Also, the clash between academics and athletics isn’t going away.
Unless you’ve taken a vow of blindness to all things Pac-12 in the past year, you know the conference is seeking a new television deal that would hopefully improve upon the lackluster deal it currently has that has helped the conference fall behind its fellow Power 5 siblings.
At yesterday’s WSU Board of Regents meeting, President Kirk Schulz, while answering some rather pointed questions from board members, said this about a TV deal:
“I think it’s imminent, it’s been imminent for three months,” Schulz said, and, when pressed, put his confidence at a 7 out of 10 that the deal would be done by the end of the month. Schulz said, based on the numbers he’d seen, the revenue deal would likely be “fairly flat” compared to the amount the university has received in the past, but he noted that WSU would also benefit financially from the expansion of the College Football Playoff to 12 teams in 2024 “to the tune, likely, of several million dollars per year, per school.”
(That “fairly flat” comment is a tad worrisome, but we’ll reserve judgment until we see the final numbers. Jon Wilner seems to have some thoughts.)
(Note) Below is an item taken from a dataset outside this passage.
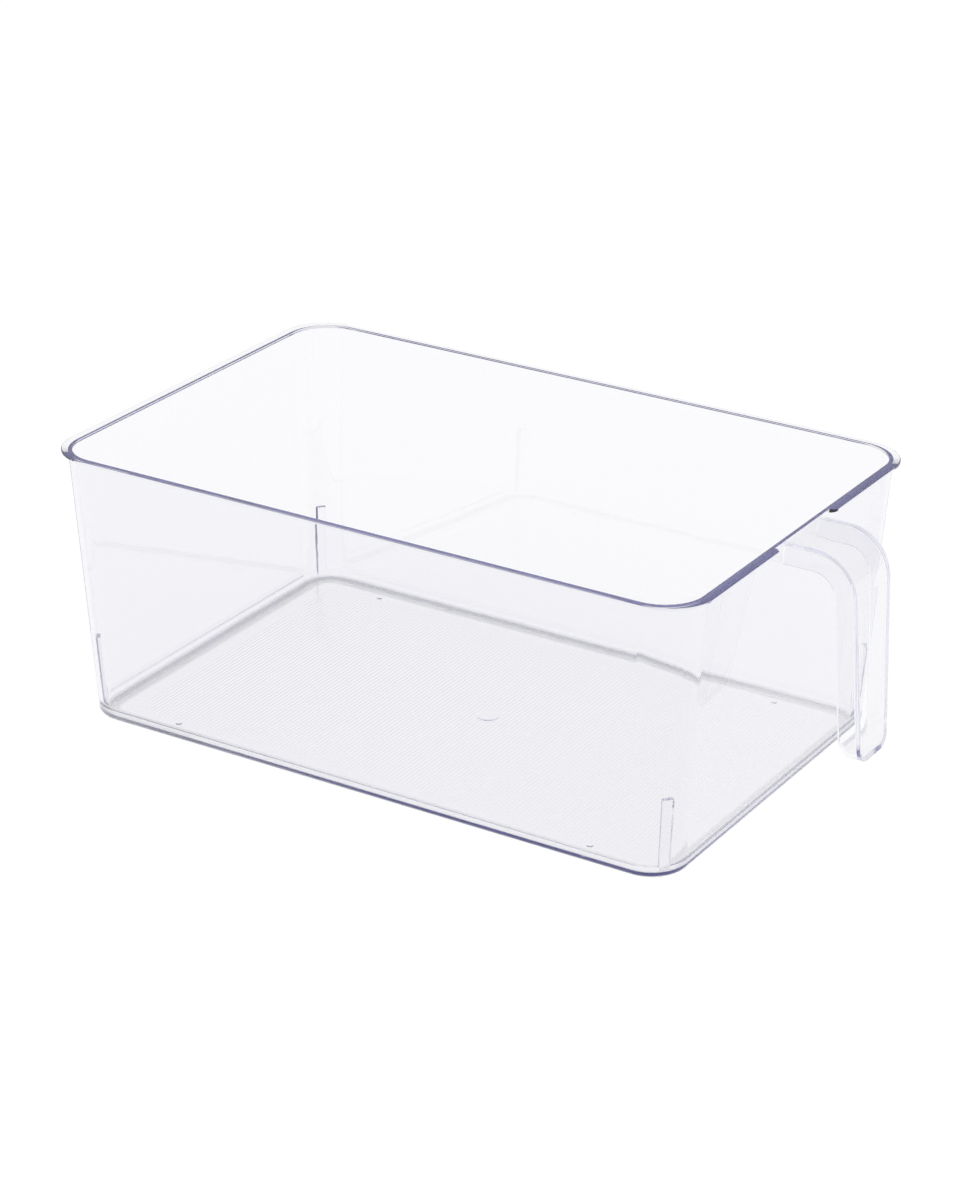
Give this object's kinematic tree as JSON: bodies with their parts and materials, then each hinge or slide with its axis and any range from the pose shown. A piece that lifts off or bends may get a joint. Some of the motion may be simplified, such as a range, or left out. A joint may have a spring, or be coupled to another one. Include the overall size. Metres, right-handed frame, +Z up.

Before you get excited about a deal being signed, sealed and delivered, please remember Schulz said back in February, that he thought a deal needed to be finalized by “mid-March.” Now, that’s not the same as saying a deal will get done in mid-March, but the comment nonetheless put a timeline in people’s minds. Of course, March, April and May came and went without a deal (perhaps due to layoffs at one of the partner’s offices).
Schulz’s 70% confidence in a deal being done by the time June sunsets may be his optimistic and confident attitude showing, which definitely isn’t bad, but if we wake up on July 1 and there’s no deal, that’s not going to be good optics for the conference or Schulz.
But his comments also came during a regents meeting where he and Athletic Director Pat Chun faced some rather pointed questions from board members about the athletics budget and the overall relationship between athletics and the university. Perhaps it was Schulz’s way of easing people’s minds.
Make sure you read the whole story by Kip Hill of The Spokesman-Review, as it provides some good insight to the tenable situation the university finds itself.
The regents were approving the overall athletics budget—and the plan to rectify the mistakes made that led to an $11.5 million deficit—and the approval of $1.4 million transferred from the university to athletics to help dig out of the hole. That $1.4 million is contentious because a university subsidizing its athletic department—not so uncommon, but never not controversial—will always lead to angst from the academics side of things.
Faculty Regent and math professor Judi McDonald was the lone vote against the approval of the athletics budget, which she described as a symbolic vote, and she had this to say:
“I, personally, am really struggling about where are we fitting athletics, relative to the other things the university is doing,” McDonald said. She was the lone vote against the 2024 athletics budget, though she called her vote “symbolic to say that we’ve got to do better.”
McDonald also pressed Schulz on whether the $1.4 million interest earnings that were being transferred to help cover the budget deficit had to be used for athletics.
“It feels to me like some of this money could have been used to support the academic enterprise,” McDonald said. Schulz acknowledged that money could be used for academic, rather than athletic, programs.
McDonald said after the meeting that she would have liked to have seen a broader discussion of the athletic budget’s ramifications on operations across the university.
“We need to be more deliberate about what we’re doing,” she said. “We need to make sure that we’re looking across the whole system to make these decisions.”
So, the $1.4 million is clearly being used at the university’s discretion, and Schulz made it clear that the money would come mostly from interest earnings that WSU has and not tuition or state funds.
Still, this issue illustrates again the battle between athletics and academics. The two are intertwined whether people like it or not. The general rule of thought is when athletics succeed, so does the university as a whole through more applications, more donation, perhaps even national rankings, if you’re into that kind of thing.
The two easy examples are Gonzaga over the last 25 years and Alabama during the Nick Saban years. But it’s not as simple as more wins equals a higher profile for the university. Athletics teams can win all the games and trophies they want, but if the athletic department digs itself into a hole—by its own misgivings or forces out of its control—the Gonzagas and Alabamas of the world won’t be happening. Eastern Washington University, on a smaller scale, is proof.
So athletics has an approved budget and a plan to hopefully avoid the pitfalls it found itself in a year after having a budget surplus. The Pac-12’s TV deal will also go a long way in sustaining a department that does so much with so much less than its counterparts. For everybody’s sake—athletics, academics, etc.—let’s hope we never have to have this kind of regents meeting again.